Maya Angelou has become the first Black woman to appear on the US quarter after new coins went into circulation.

In an official statement on Monday (10 January), the US Mint said it began shipping quarters featuring the image of late poet and activist Angelou as the first coins in its American Women Quarters (AWQ) programme.

The quarter design depicts Angelou stretching her arms out, with a bird in flight behind her and a rising sun, inspired by her poetry and “symbolic of the way she lived”.

Angelou, a prominent American author, poet and activist, rose to prominence with the publication of her ground-breaking autobiography I Know Why the Caged Bird Sings in 1969.

Angelou died in 2014 at the age of 86. She was honoured with the Presidential Medal of Freedom in 2010 by former president Barack Obama.

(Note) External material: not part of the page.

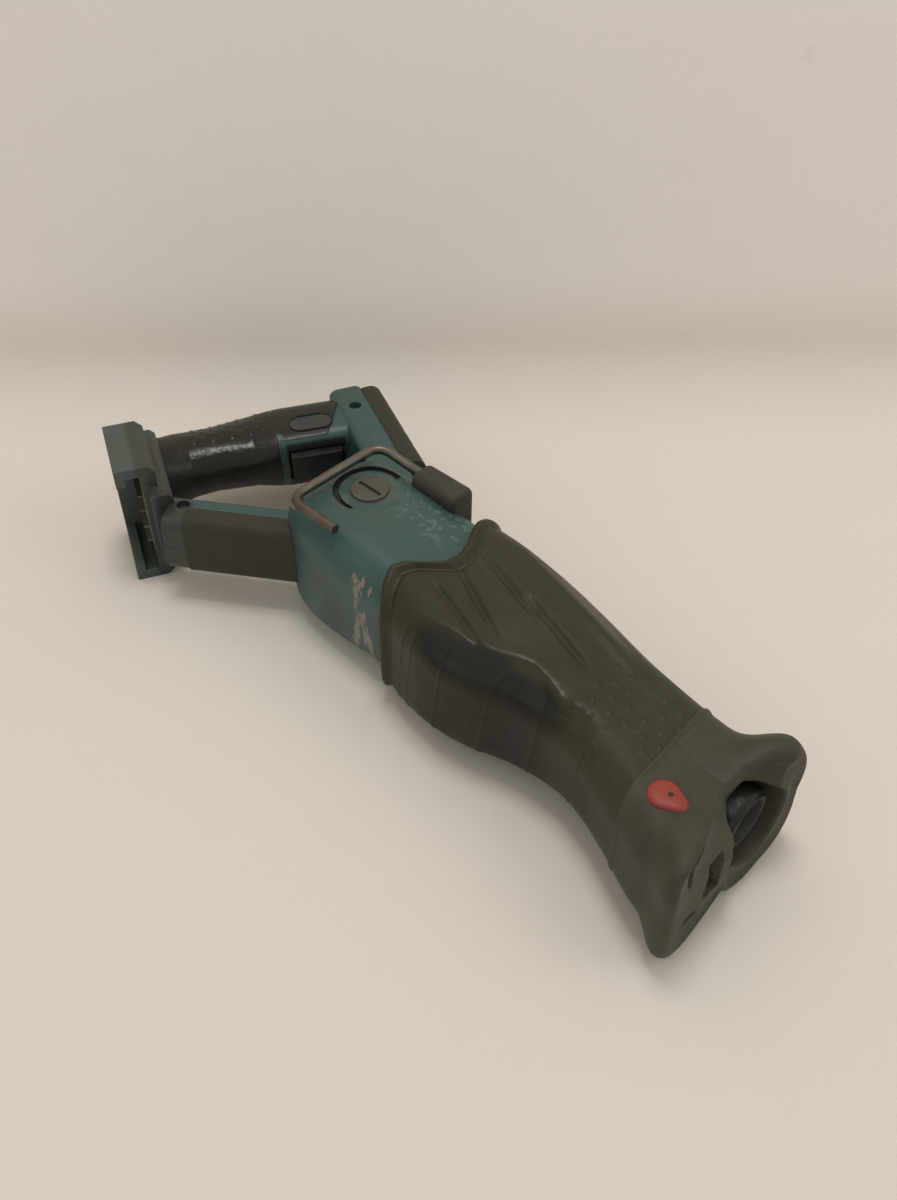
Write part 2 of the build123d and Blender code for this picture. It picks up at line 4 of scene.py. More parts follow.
import bmesh
import bpy
import numpy as np
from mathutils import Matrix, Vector


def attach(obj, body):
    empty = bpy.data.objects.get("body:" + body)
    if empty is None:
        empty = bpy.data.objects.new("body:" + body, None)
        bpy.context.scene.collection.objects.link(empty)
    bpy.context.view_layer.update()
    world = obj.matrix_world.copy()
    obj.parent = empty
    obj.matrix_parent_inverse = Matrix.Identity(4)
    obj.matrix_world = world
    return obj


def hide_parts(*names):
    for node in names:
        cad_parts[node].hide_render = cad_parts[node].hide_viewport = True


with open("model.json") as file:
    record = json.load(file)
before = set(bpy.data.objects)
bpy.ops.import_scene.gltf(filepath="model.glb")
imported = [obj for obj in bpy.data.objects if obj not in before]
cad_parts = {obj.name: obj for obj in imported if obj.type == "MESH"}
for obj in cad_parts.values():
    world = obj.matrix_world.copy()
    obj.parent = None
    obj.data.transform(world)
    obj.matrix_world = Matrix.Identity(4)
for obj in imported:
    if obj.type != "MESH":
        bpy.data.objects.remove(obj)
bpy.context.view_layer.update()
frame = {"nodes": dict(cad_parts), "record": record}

# Work is done in drawing millimetres: x along the blade line, y to the tool's top, z to its
# right side, which is up as it lies. MIDDLE is where the row's origin lies in that drawing.
MIDDLE = np.array([52.18, 16.54, -39.5])
GROUND_Z = -39.5
# the nose opening, the plane of the guard's front and the shoe's flat bar
BORE_RADIUS = 21.0
GUARD_FRONT = 258.5
SHOE_BAR_Y = -33.5
# parts of the handle that lie at an angle: x and y of an origin, and degrees
GRIP_FRAME = (-98.0, 55.6, 60.0)
FOOT_FRAME = (-123.5, -54.0, -27.0)
STRUT_FRAME = (-86.0, -53.0, 34.0)
GRIP_ORIGIN = np.array(GRIP_FRAME[:2])
GRIP_ANGLE = math.radians(GRIP_FRAME[2])
# middle of the brush cap, seen from the side
CAP_PLACE = (-3, 15)


# ---- placing and meshes ----
def row(points):
    """Drawing millimetres to metres in the row frame."""
    return (np.asarray(points, float) - MIDDLE) / 1000.0


def grip_point(along, back, z):
    """Point in the drawing from the grip's own directions."""
    ux, uy = math.cos(GRIP_ANGLE), math.sin(GRIP_ANGLE)
    x = GRIP_ORIGIN[0] + along * ux - back * uy
    y = GRIP_ORIGIN[1] + along * uy + back * ux
    return (x, y, z)


def add_mesh(name, points, faces, material):
    """Smooth mesh object from drawing millimetres."""
    mesh = bpy.data.meshes.new(name)
    mesh.from_pydata([tuple(p) for p in row(points)], [], faces)
    mesh.validate()
    mesh.shade_smooth()
    obj = bpy.data.objects.new(name, mesh)
    bpy.context.scene.collection.objects.link(obj)
    obj.data.materials.append(material)
    return obj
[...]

Commenting on the new Maya Angelou quarters, the country’s first woman treasury secretary Janet Yellen said: “Each time we redesign our currency, we have the chance to say something about our country... I’m very proud that these coins celebrate the contributions of some of America’s most remarkable women, including Maya Angelou.”

Under the “historic” AWQ coin programme, the US mint will issue 20 quarters over the next four years to commemorate the contribution of American women in shaping the country’s history.

These include physicist and first woman astronaut Sally Ride and Wilma Mankiller, the first woman principal chief of Cherokee Nation, the federally recognised Cherokee tribe.

Other honourees include Nina Otero-Warren, a leader of New Mexico’s suffrage movement and the first woman superintendent of Santa Fe public schools, and Anna May Wong, the first Chinese American film star in Hollywood.